Das bayerische Polizeiaufgabengesetz trat fast auf den Tag genau 50 Jahre nach der Verabschiedung der Notstandsgesetze durch den Deutschen Bundestag in Kraft. Eigentlich wäre das ein Anlass gewesen, über die Abschaffung der Notstandsgesetze nachzudenken, die die Einschränkung einer Reihe von unverletzlichen Menschenrechten ermöglichen, die Grundlage jeder menschlichen Gemeinschaft, die Grundlage des Friedens und der Gerechtigkeit in der Welt sind, wie der hessische Generalstaatsanwalt Fritz Bauer 1963 zu bedenken gab. Dass die SPD, seine eigene Partei, die Gegner der Notstandsgesetze im Regen stehen ließ und der Notstandsverfassung im Bunde mit der CDU/CSU zur nötigen Zweidrittelmehr im Bundestag verhalf, hat ihn schwer verletzt. Er starb vier Wochen später an – wie es offiziell hieß – Herzversagen.

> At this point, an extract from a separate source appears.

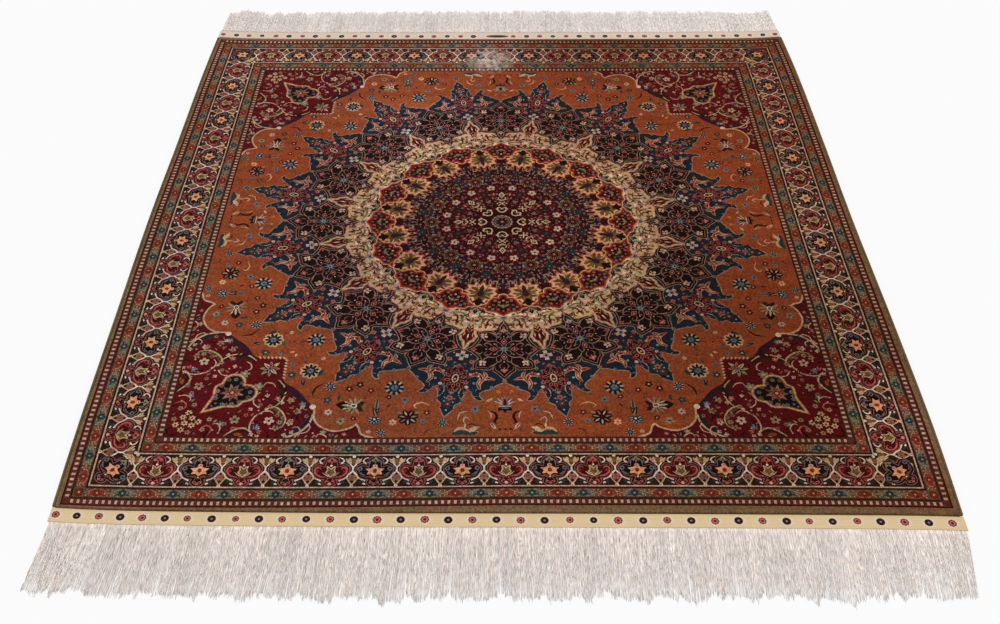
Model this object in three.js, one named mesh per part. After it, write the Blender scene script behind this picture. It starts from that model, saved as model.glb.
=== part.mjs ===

Damals lag die SPD auf Bundesebene bei stolzen 39,3 Prozent. Jetzt liegt sie in Bayern bei zwölf Prozent und damit noch um einen Prozentpunkt hinter der AfD.

Jüngste Umfragen sagen der CSU bei der Landtagswahl einen Stimmenanteil von 37 Prozent voraus. Das würde den Verlust der absoluten Mehrheit und das Ende der rund 70-jährigen Alleinherrschaft der CSU bedeuten. Bleibt die Frage, weshalb sich in einem prosperierenden Land eine erkleckliche Zahl von Wählern nach rechts außen hin orientiert. Triumphiert wieder einmal die Irrationalität, die Angst vor dem vermeintlichen Verlust deutscher Größe und deutscher Einmaligkeit? Nationalistische Ressentiments sind in Bayern seit jeher auf fruchtbaren Boden gefallen. Franz Josef Strauß wusste das. Er verteufelte den von Willy Brandt unterschriebenen Atomwaffensperrvertrag als »Versailles von kosmischen Ausmaßen«. Die Spuren schrecken.